One might think that people from Halifax would be known as, Halifaxens or Halifaxians but they are not, they are known as Haligonians. Something that still resonates to this day among Haligonians, is the pain they feel when they discuss a disaster that took place in the harbour here, back in December of 1917. The SS Mont-Blanc, a French cargo ship carrying munitions, collided with the Belgian Relief vessel SS Imo, in "The Narrows" between upper Halifax Harbour and Bedford Basin. The resulting explosion, the Halifax Explosion, devastated the Richmond District of Halifax, killing approximately 2,000 people and injuring nearly 9,000 others. One can only imagine the scope of such an explosion for it to cause such devastation. The blast was the largest, man-made explosion, prior to the development of nuclear weapons, releasing the equivalent energy of roughly 2.9 kilotons of TNT.
The Halifax Explosion remains ingrained in the memories of Haligonians.
We checked into the Lord Nelson Hotel and went downstairs to the restaurant for an early dinner with the guys, joined by our manager, Andrew Turner, who is out here for his dad’s birthday. Andrew is indeed a Haligonian, born and raised out here and he is bringing his parents to the show. We chatted GT business, before heading back up to my room for, yes you guessed it, a warm soak in the tub and it was in the tub that I got to thinking,“Why is it I like being in the tub so much?” Well now, of course I enjoy the warm, relaxing, feeling, but I am convinced there is another reason at play. That reason Dear Canada, is .....Money.
Oh, I can hear you saying,“Wha..? Come again? Money?” Yes, money. Now, of course we all pay our hydro bills, as part of our everyday consumption of water, and we do the same with the likes of our electricity and gas etc. When I was a boy however, it didn’t work that way. I was born in 16, Kirkshaws Ave, Coatbridge, a wee tin-can of a home not much bigger than what you would see in trailer parks. It had no heating in the winter and no air conditioning in the summer. They were called, Pre-Fabs, short for Prefabricated homes.
One had to depend on coal and blankets in the former and an electric fan, (if you could afford one) or a wee breeze coming through the window, in the latter. Here’s the killer though, your electricity and your hot water were........COIN OPERATED! Seriously, I shit you not.
If you wanted a bath, you had to put coins in the meter to warm up the water in what we called the “immerser.” That however, was only the water heater, look out, if the telly was on and we were watching a big football match, when the electricity went off and left you powerless in the pitch black, for my father would go ape-shit.
“SIMMITS & DRAWERS,” he would yell. (Find yourself a Scot, Dear Canada, to translate that one for you;) As my dad searched for a match to light, in order to see if there were coins on the mantle above the fireplace, (which I might add, was the routine to keep a little stack on the shelf) he would grow progressively more agitated.
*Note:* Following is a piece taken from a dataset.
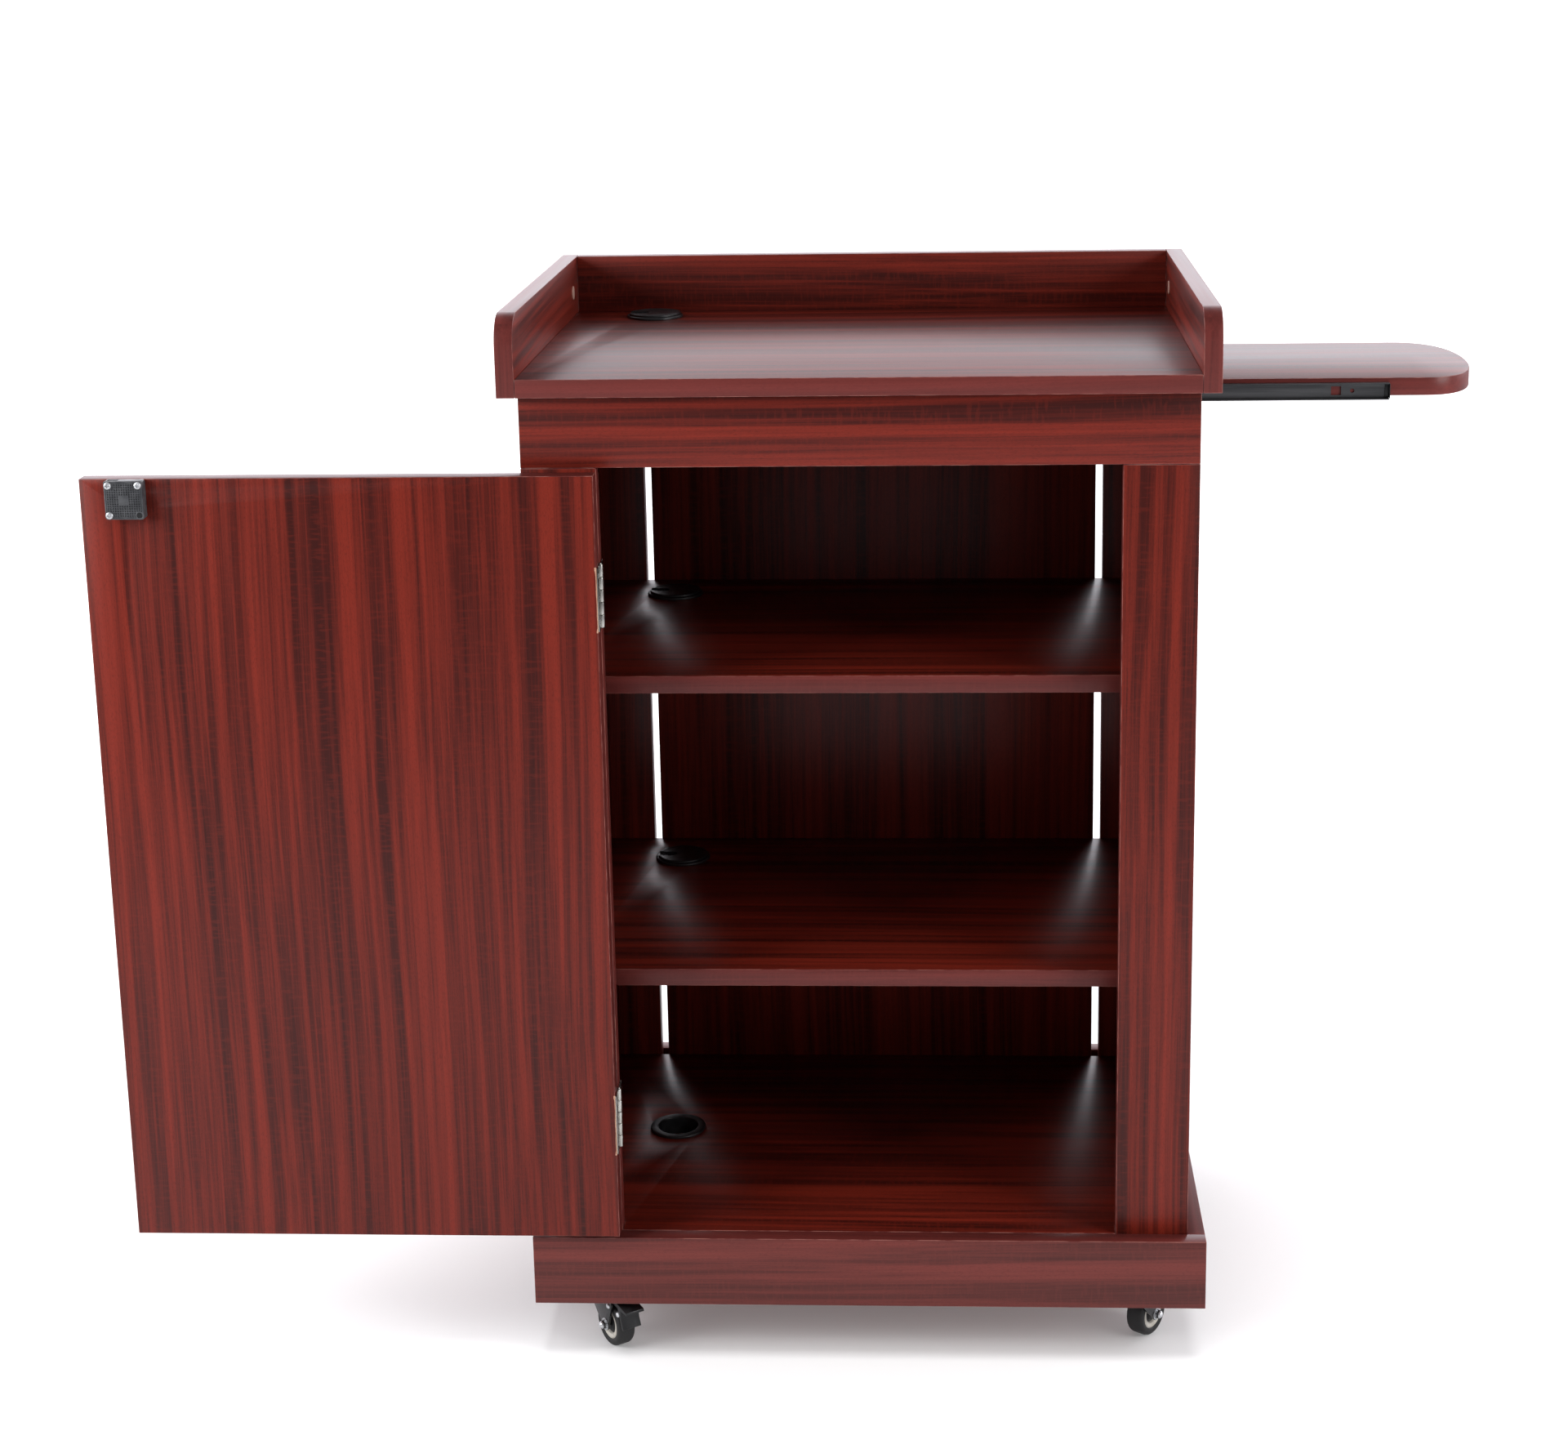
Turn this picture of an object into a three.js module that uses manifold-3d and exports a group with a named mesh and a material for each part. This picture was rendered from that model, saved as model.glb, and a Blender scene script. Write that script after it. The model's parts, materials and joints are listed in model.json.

The problem of course, was that forgetfulness or poverty would cause the pile to be consumed and not replaced and THAT would send him beyond ape-shit. Right about this time, I would know that I was about to get “the call.”
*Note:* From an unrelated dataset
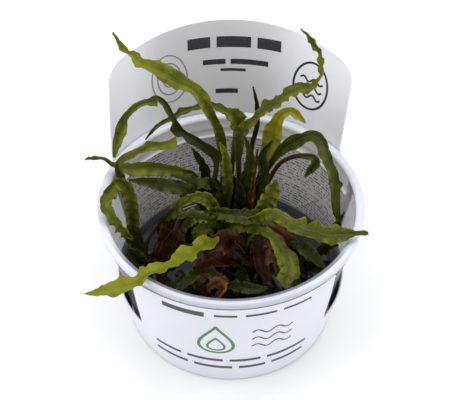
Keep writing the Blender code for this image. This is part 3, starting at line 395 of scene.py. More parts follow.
# Small inner and dead leaves that have no CAD node; each grows from one of the crowns too
SMALL_LEAVES = {
    "inner_across": Leaf(
        FRESH, (FACE_FRONT, FACE_VIEWER, FACE_VIEWER),
        ((-5, 14, 19), (-8, 10, 33), (-9.5, 5.2, 44), (-3.3, 0.1, 50), (5.3, -2.4, 51),
         (12.9, -3.1, 49.5), (17.5, -2.8, 47)),
        ((0.3, 1.8), (0.48, 1.8, 2.2), (0.6, 2.8, 2.2), (0.7, 2.2, 3.0), (0.8, 3.0, 3.4),
         (0.88, 2.4, 2.6), (0.94, 1.8, 2.0), (1.0, 0.6, 0.6)),
        (0.1, 0.22, 0.30), 0.1, (1.0, 4.2, 0.30)),
    "inner_left_high": Leaf(
        DARK, (FACE_FRONT, FACE_VIEWER, FACE_UP),
        ((-5, 16, 19), (-6.5, 14, 47), (-9.5, 10.6, 55), (-14.9, 10.9, 53), (-19.6, 10.4, 48)),
        ((0.40, 1.8), (0.62, 5.4), (0.80, 5.6), (0.92, 3.6), (1.0, 1.0)),
        (0.1, 0.35, 0.6), 0.2, (0.8, 4.4, 0.35)),
    "inner_left_low": Leaf(
        DARK, (FACE_FRONT, FACE_VIEWER, FACE_UP),
        ((-6, 14, 19), (-7.3, 12, 44.7), (-11, 11.4, 52), (-17.8, 10.8, 58), (-22.4, 12.4, 58)),
        ((0.40, 1.8), (0.60, 5.0), (0.80, 5.4), (0.92, 3.6), (1.0, 1.0)),
        (0.05, 0.25, 0.45), 0.2, (0.8, 4.8, 0.35)),
    "inner_dark_middle": Leaf(
        DARK, (FACE_FRONT, FACE_FRONT, FACE_VIEWER),
        ((7, 18, 19), (3, 15, 34), (0.5, 13, 43.7), (2, 12, 53), (-0.3, 12, 60)),
        ((0.3, 1.8), (0.55, 5.2), (0.75, 5.0), (0.9, 3.0), (1.0, 0.8)),
        (0.0, 0.1, 0.25), 0.3, (0.6, 4.6, 0.35)),
    "inner_dark_right": Leaf(
        DARK, (FACE_FRONT, FACE_FRONT, FACE_VIEWER),
        ((7, 16, 19), (5, 12, 34), (3.6, 8, 46.1), (3.9, 8, 53.3), (1.9, 8, 59.7)),
        ((0.3, 1.8), (0.55, 4.8), (0.75, 4.6), (0.9, 2.8), (1.0, 0.8)),
        (0.0, 0.05, 0.2), 0.5, (0.6, 5.0, 0.35)),
    "inner_dark_left": Leaf(
        DARK, (FACE_FRONT, FACE_FRONT, FACE_VIEWER),
        ((-4, 14, 19), (-3, 11, 34), (-3.4, 9, 45), (-3.3, 9, 53.3), (-6, 9, 59.8)),
        ((0.3, 1.8), (0.55, 5.0), (0.75, 5.0), (0.9, 3.0), (1.0, 0.8)),
        (0.0, 0.2, 0.35), 0.3, (0.6, 4.2, 0.35)),
    "stalk_tan": Leaf(
        FADED, (FACE_FRONT, FACE_FRONT, FACE_FRONT),
        ((8, 16, 19), (7, 9, 38), (7.5, 8, 46.1), (8.1, 9, 56), (9, 10, 65.6), (10, 11, 72.4)),
        ((0.3, 1.8), (0.6, 2.6), (0.85, 2.0), (1.0, 0.8)),
        (0.2, 0.5, 0.4), 0.6, (0.3, 6.0, 0.35)),
    "stalk_red": Leaf(
        OLD, (FACE_FRONT, FACE_FRONT, FACE_FRONT),
        ((9, 16, 19), (9, 10, 38), (9.8, 9, 46.7), (10.3, 10, 56.6), (11.6, 11, 66.2)),
        ((0.3, 1.8), (0.6, 2.4), (0.85, 1.8), (1.0, 0.8)),
        (0.2, 0.45, 0.35), 0.4, (0.3, 6.0, 0.35)),
    "inner_shade_left": Leaf(
        DARK, (FACE_FRONT, FACE_VIEWER, FACE_VIEWER),
        ((0, 5, 19), (-3, 6, 30), (-5.7, 6.2, 36), (-11.1, 5.2, 40), (-15.8, 3.7, 37),
         (-18.3, 2.3, 31)),
        ((0.25, 1.8), (0.45, 5.6), (0.70, 7.0), (0.90, 4.6), (1.0, 1.2)),
        (0.0, 0.25, 0.2), 0.4, (0.9, 5.0, 0.35)),
    "inner_frill": Leaf(
        FRESH, (FACE_FRONT, FACE_VIEWER, FACE_VIEWER),
        ((0, 4, 19), (-3, 3, 32), (-2.6, 1.5, 40), (3.5, -0.6, 44), (10.4, -2.6, 44),
         (14.6, -3.5, 41)),
        ((0.30, 1.8), (0.48, 3.8), (0.66, 6.0), (0.86, 5.6), (0.94, 3.6), (1.0, 1.2)),
        (0.1, 0.45, 0.7), 0.3, (1.2, 3.2, 0.45)),
    "shade_right_high": Leaf(
        DARK, (FACE_FRONT, FACE_VIEWER, FACE_UP),
        ((9, 16, 19), (17, 6, 27), (21, -2, 33), (25, -4, 31), (27, -9, 26)),
        ((0.3, 1.8), (0.55, 5.4), (0.75, 5.4), (0.9, 3.4), (1.0, 1.0)),
        (0.0, 0.15, 0.2), 0.3, (0.8, 4.4, 0.35)),
    "shade_right_low": Leaf(
        DARK, (FACE_FRONT, FACE_UP, FACE_UP),
        ((2, 3, 19), (9, -3, 25), (17, -10, 28), (23, -14, 28), (28, -15, 26)),
        ((0.3, 1.8), (0.55, 4.8), (0.75, 5.0), (0.9, 3.2), (1.0, 1.0)),
        (0.0, 0.2, 0.3), 0.3, (0.8, 4.0, 0.35)),
    "shade_right_wall": Leaf(
        DARK, (FACE_FRONT, FACE_VIEWER, FACE_UP),
        ((31, 4, 19), (29, -1, 29), (31, -8, 34), (34, -13, 37)),
        ((0.25, 1.8), (0.5, 4.6), (0.75, 4.8), (0.9, 3.0), (1.0, 1.0)),
        (0.0, 0.2, 0.35), 0.3, (0.7, 4.4, 0.35)),
    "shade_front": Leaf(
        DARK, (FACE_FRONT, FACE_UP, FACE_UP),
        ((1, 2, 19), (5, -6, 24), (4, -14, 28), (7, -19, 29), (12, -20, 27)),
        ((0.3, 1.8), (0.55, 4.8), (0.75, 5.0), (0.9, 3.2), (1.0, 1.0)),
        (0.0, 0.15, 0.3), 0.3, (0.8, 4.0, 0.35)),
    "shade_front_left": Leaf(
        DARK, (FACE_FRONT, FACE_UP, FACE_UP),
        ((-7, -17, 19), (-11, -15, 25), (-16, -15, 29), (-20, -17, 29), (-23, -20, 26)),
        ((0.3, 1.8), (0.55, 4.8), (0.75, 5.0), (0.9, 3.2), (1.0, 1.0)),
        (0.1, 0.3, 0.4), 0.3, (0.8, 4.0, 0.35)),
    "frill_left_high": Leaf(
        FRESH, (FACE_FRONT, FACE_VIEWER, FACE_UP),
        ((-6, 12, 19), (-6, 8, 38), (-6.5, 5, 48), (-9.6, 4, 54), (-13.8, 4, 54.5), (-17.6, 4, 51)),
        ((0.50, 1.6), (0.64, 4.4), (0.80, 5.2), (0.92, 3.6), (1.0, 1.0)),
        (0.1, 0.5, 0.7), 0.1, (1.2, 3.2, 0.30)),
    "frill_left_middle": Leaf(
        FRESH, (FACE_FRONT, FACE_VIEWER, FACE_VIEWER),
        ((-5, 12, 19), (-5, 6, 34), (-5.6, 3, 43), (-9.4, 2, 46), (-14.0, 2, 45), (-16.8, 1.4, 40)),
        ((0.46, 1.6), (0.60, 4.0), (0.76, 5.0), (0.90, 3.8), (1.0, 1.0)),
        (0.1, 0.3, 0.5), 0.2, (1.3, 3.0, 0.32)),
    "frill_left_low": Leaf(
        DARK, (FACE_FRONT, FACE_VIEWER, FACE_VIEWER),
        ((-2, 5, 19), (-2.6, 3, 30), (-4.2, 0, 39), (-8.0, -1.4, 43), (-12.2, -1, 41), (-14.6, -1, 36)),
        ((0.40, 1.6), (0.56, 4.4), (0.74, 5.4), (0.90, 3.8), (1.0, 1.0)),
        (0.1, 0.4, 0.7), 0.2, (1.3, 3.2, 0.32)),
    "fill_left_back": Leaf(
        DARK, (FACE_FRONT, FACE_VIEWER, FACE_VIEWER),
        ((-34, 5, 19), (-36, 2.5, 27), (-39, 1, 35), (-41, -2.4, 43)),
        ((0.10, 1.8), (0.34, 4.0), (0.60, 4.6), (0.84, 3.2), (1.0, 0.8)),
        (0.3, 0.4, 0.5), 0.2, (0.8, 4.2, 0.25)),
    "fill_left_front": Leaf(
        DARK, (FACE_FRONT, FACE_VIEWER, FACE_VIEWER),
        ((-32, 3, 19), (-34, -5, 28), (-36.6, -8, 36), (-38.4, -12.6, 44)),
        ((0.14, 1.8), (0.38, 4.6), (0.64, 5.0), (0.86, 3.4), (1.0, 0.8)),
        (0.2, 0.35, 0.45), 0.2, (0.9, 4.4, 0.25)),
    "fill_right_back": Leaf(
        DARK, (FACE_FRONT, FACE_VIEWER, FACE_VIEWER),
        ((32, 4, 19), (34.4, -0.3, 28), (38, -4.4, 36), (40.4, -10, 43)),
        ((0.14, 1.8), (0.38, 4.4), (0.64, 4.8), (0.86, 3.2), (1.0, 0.8)),
        (0.1, 0.3, 0.5), 0.3, (0.8, 4.4, 0.25)),
    "fill_right_front": Leaf(
        DARK, (FACE_FRONT, FACE_VIEWER, FACE_VIEWER),
        ((30, 3, 19), (31.6, -6, 27), (35, -12.3, 34), (37.4, -16.2, 41)),
        ((0.18, 1.8), (0.42, 4.6), (0.66, 5.0), (0.86, 3.4), (1.0, 0.8)),
        (0.1, 0.25, 0.4), 0.3, (0.9, 4.0, 0.25)),
    "old_strip_left": Leaf(
        OLD, (FACE_FRONT, FACE_VIEWER, FACE_FRONT),
        ((-31, 5, 19), (-27, 7, 31), (-23.5, 6, 38.5), (-23, 1, 40), (-24.8, -3, 35),
         (-27, -4.5, 25)),
        ((0.20, 2.0), (0.40, 6.4), (0.60, 8.0), (0.85, 7.6), (1.0, 3.0)),
        (0.2, 0.3, 0.25), 1.0, (0.5, 7.0, 0.06)),
    "old_strip_pale": Leaf(
        FADED, (FACE_FRONT, FACE_VIEWER, FACE_FRONT),
        ((-6, 14, 19), (-12, 10, 34), (-17.5, 6, 41), (-20, 0, 39), (-20.8, -3.8, 32),
         (-22.2, -4.8, 26)),
        ((0.30, 2.0), (0.50, 4.2), (0.75, 5.2), (0.9, 4.2), (1.0, 1.6)),
        (0.0, 0.2, 0.3), 1.0, (0.6, 5.0, 0.10)),
    "old_crumple": Leaf(
        OLD, (FACE_FRONT, FACE_VIEWER, FACE_UP),
        ((1, 3, 19), (3.2, -1.0, 27), (2.4, -3.2, 35), (-1.8, -4.8, 40), (-6.0, -7.1, 38),
         (-10.3, -8.7, 33)),
        ((0.20, 2.0), (0.40, 6.4), (0.60, 9.0), (0.80, 9.0), (0.93, 6.0), (1.0, 2.0)),
        (0.1, 0.80, 0.45), 1.0, (1.2, 6.0, 0.15)),
    "old_curl_right": Leaf(
        FADED, (FACE_FRONT, FACE_VIEWER, FACE_VIEWER),
        ((2, 2, 19), (9, -3, 26), (10.2, -5.8, 35), (11.9, -4.7, 40), (16.5, -5.3, 39),
         (18.9, -7.6, 34), (18.2, -11.5, 28)),
        ((0.20, 2.0), (0.40, 5.0), (0.60, 6.4), (0.80, 6.4), (0.93, 4.6), (1.0, 1.6)),
        (0.1, 0.35, 0.45), 1.0, (1.0, 5.0, 0.20)),
    "old_curl_low": Leaf(
        FADED, (FACE_FRONT, FACE_VIEWER, FACE_UP),
        ((-8, -18, 19), (-11.6, -17.5, 26), (-12.4, -17.5, 31), (-9, -16, 34), (-4.1, -19.1, 33),
         (-1.1, -16.5, 31)),
        ((0.20, 2.0), (0.40, 4.0), (0.60, 5.2), (0.80, 5.2), (0.93, 3.6), (1.0, 1.4)),
        (0.2, 0.6, 0.75), 1.0, (1.0, 4.0, 0.20)),
    "old_curl_back": Leaf(
        OLD, (FACE_FRONT, FACE_VIEWER, FACE_UP),
        ((9, 16, 19), (12, 5, 27), (14.5, -0.8, 35), (16.2, -1.5, 42), (20, -3, 41),
         (22.5, -4.4, 35)),
        ((0.30, 2.0), (0.50, 4.2), (0.75, 5.4), (0.9, 4.4), (1.0, 1.6)),
        (0.1, 0.4, 0.85), 1.0, (0.9, 4.6, 0.20)),
}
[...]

“JEEZUZ CHRIST, THERE’S NAE BLOODY COINS! AAAALLLLLAAAANNN! Yes, this was my call to action Dear Canada, for you see my dad knew that every now and again, a coin would slip out of a hand as it was in the process of being deposited into the meter. Coins would fall into the black hole of the little cubbie where the meter sat. Dad also knew his arm wasn’t long enough to reach down into that black hole to retrieve a coin. More importantly however, was the fact that he knew that if you HELD A SMALL BOY, BY HIS FEET AND LOWERED HIM DOWN THE HOLE, WHILE HAVING HIM HOLD A LIGHTED MATCH OR A LIGHTER, then coins could be readily retrieved. The hope of course was, that (a), you didn’t drop him and (b), he didn’t set fire to his hair or face while hanging upside down in a black hole with a flame in his hand. I always thought of it as a sort of “secret mission” which he knew excited me and my imagination and which he encouraged way more than the idea of me keeping a coin if by chance I found more than one, 😂
And now Dear Canada you know why I don’t take a warm tub of water for granted 😂
The gig was pretty spectacular. Johnny is so beloved out here and these gigs have been sold-out for months. 5,000 people having a superb time. Our duet, and our rendition of Flower Of Scotland, had them on their feet.
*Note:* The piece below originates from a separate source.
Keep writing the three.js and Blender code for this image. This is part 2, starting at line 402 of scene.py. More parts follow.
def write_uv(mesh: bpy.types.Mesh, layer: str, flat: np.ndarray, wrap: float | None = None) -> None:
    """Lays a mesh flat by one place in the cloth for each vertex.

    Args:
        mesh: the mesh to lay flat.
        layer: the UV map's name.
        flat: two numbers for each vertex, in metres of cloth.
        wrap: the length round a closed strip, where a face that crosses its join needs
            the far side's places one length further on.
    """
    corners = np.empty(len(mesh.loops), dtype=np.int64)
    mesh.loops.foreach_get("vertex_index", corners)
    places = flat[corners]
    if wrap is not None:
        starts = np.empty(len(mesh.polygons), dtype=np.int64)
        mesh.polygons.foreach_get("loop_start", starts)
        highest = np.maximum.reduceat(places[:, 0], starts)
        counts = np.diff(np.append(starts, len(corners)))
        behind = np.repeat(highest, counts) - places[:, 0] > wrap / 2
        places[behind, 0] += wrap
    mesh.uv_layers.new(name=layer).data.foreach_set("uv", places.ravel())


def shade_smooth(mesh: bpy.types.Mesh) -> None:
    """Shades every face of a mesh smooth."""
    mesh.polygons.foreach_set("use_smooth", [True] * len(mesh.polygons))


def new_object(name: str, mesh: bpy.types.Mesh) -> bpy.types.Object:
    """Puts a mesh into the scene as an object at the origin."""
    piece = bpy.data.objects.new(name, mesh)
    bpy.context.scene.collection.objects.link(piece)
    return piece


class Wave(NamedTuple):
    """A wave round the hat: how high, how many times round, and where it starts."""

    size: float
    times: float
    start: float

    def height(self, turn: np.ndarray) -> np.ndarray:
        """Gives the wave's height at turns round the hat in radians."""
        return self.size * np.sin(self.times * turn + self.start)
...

Afterwards we went for a beer to The Old Triangle Pub, where we got to meet our manager’s parents, Lynda and Howard, the sweetest couple, who reminded me so much of my own parents.
I received this cartoon in an email and decided to post it, but just as I was watching the last period, the lads did exactly as it instructs...
The boys pulled off the victory. Win the next one and it’s game on.
Headed back to hotel around midnight and my head was down by 1 a.m. I have television tomorrow morning with a lobby call for 8:15 a.m.
Goodnight Dear Canada, until tomorrow ~ Alan.